Не случайно режиссёром в канву спектакля вплетена опера «Медея». Через сопоставление Кручининой с Медеей транслируется беспощадная правда о том, как неосмысленная жизнь и зацикленность на собственных переживаниях способны ранить и даже разрушать судьбы самых близких людей. Порой эта сосредоточенность на личной боли перерастает в неукротимую манию мести: для античной Медеи её раскалённые чувства и страдания становятся мерилом всего. Образ Кручининой режиссёр возводит в ранг одной из самых трагических героинь драматургии: она существует в зоне нравственной неопределённости – её невозможно ни оправдать, ни осудить.
Образ Гриши Незнамова становится ещё одним провокационным режиссёрским высказыванием и самым острым вызовом зрительским ожиданиям. Вместо юного красавца на сцену выходит человек, в котором время будто сгустилось и состарило его раньше срока: 67‑летний артист Александр Шлюндиков играет «молодого парня», чья голова обмотана бинтами, а сам он напоминает Шарикова – будто персонаж из другой, более беспощадной реальности. Он чужой среди своих: существо, выпавшее из привычного ритма человеческих связей. Выбор артиста обнажает не возраст, а состояние. Гриша – не столько молодой человек, сколько существо, состарившееся от отсутствия питательных соков любви.
А далее – нет ни счастливого узнавания, ни слёз радости при встрече матери и сына: слишком много боли накопилось в них, слишком много несправедливости. Финальная фраза: «Я теперь ребёнок, я ещё никогда не был ребёнком», — формулирует главную трагедию героя: он так и не получил права на детство. Ответственность за это становится личной непоправимой виной матери: в точке пересечения молодой Отрадиной и зрелой Кручининой происходит не примирение, а принятие вины и долга. Это и есть точка невозврата – и одновременно точка нравственного прозрения.
Завершается спектакль мощной визуальной метафорой: мизансцена, где Кручинина берет на руки сына, отсылает к «Пьете» Микеланджело. Скульптура эпохи Возрождения здесь работает как смысловой усилитель: она переводит личную драму героини в регистр высокой трагедии. В этой неподвижности, в этом «окаменевшем» жесте – не только скорбь, но и окончательное принятие судьбы. Кручинина больше не бежит от своего неслучившегося материнства: она удерживает сына так, как Мария удерживает Христа в «Пьете», – не ради утешения, а ради того, чтобы до конца разделить его боль.

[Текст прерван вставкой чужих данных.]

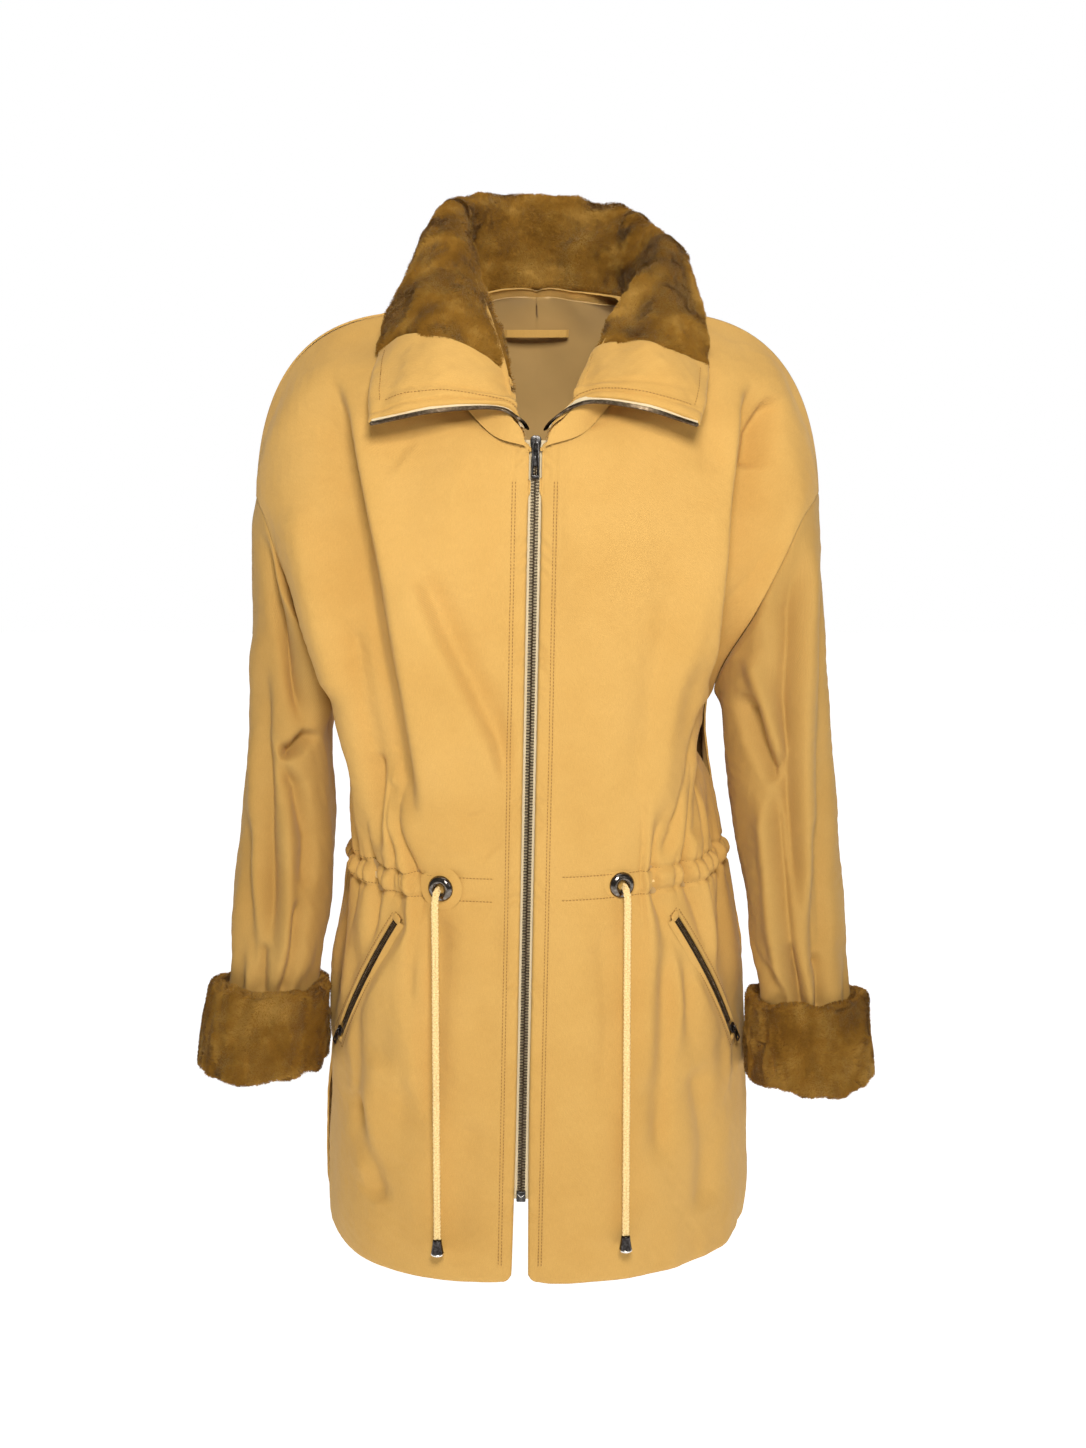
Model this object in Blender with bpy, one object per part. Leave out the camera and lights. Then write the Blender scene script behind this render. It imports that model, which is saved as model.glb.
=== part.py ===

Примечательно, что главные носители зла в истории – Арина Галчиха (Виктория Инадворская) и Григорий Львович Муров (Сергей Кашуцкий) – поданы нарочито буднично, почти мимоходом. Они – просто двигатели сюжета, а не монументальные антагонисты. Арина «перековалась»: из женщины, бравшей детей «на передержку» за деньги, превратилась в помрежа театра. Муров же остаётся непроницаемым: строгий сюртук, скупые движения, ледяной взгляд – он словно облачён в несокрушимый панцирь, и даже капли дождя отскакивают от него, будто от чего-то неживого. На этом фоне сцена его коленопреклонения перед Кручининой выглядит нарочито картинной и почти нелепой, а реакция героини на этот новый обман, сулящий красивую жизнь, пробирает до дрожи. При этом спектакль смещает фокус: подлинное зло здесь не в откровенных злодеях, а в самих человеческих слабостях – в мелочности, тщеславии, гордыне, страхе, жажде выгоды. Именно этот спектр страстей и становится главным «злодейством» в психоделически причудливом, но невероятно притягательном театре Екатерины Петровой‑Вербич.
У многих зрителей постановка наверняка вызовет вопрос: допустимо ли столь радикально переосмысливать классику? На мой взгляд, смелое прочтение здесь не является самоцелью, а становится инструментом раскрытия новых смыслов – и потому оправдано художественным результатом. При этом любые попытки выстроить жёсткий оценочный ряд по принципу «лучше–хуже» кажутся губительными: разве можно ранжировать Репина, Кандинского и Шагала? Их ценность – в уникальности, в том, что они не похожи друг на друга. «Перекодировка» литературного текста в сценическую реальность – это не перенос, а сочинение нового художественного высказывания, в котором классика обретает новые смыслы и продолжает жить.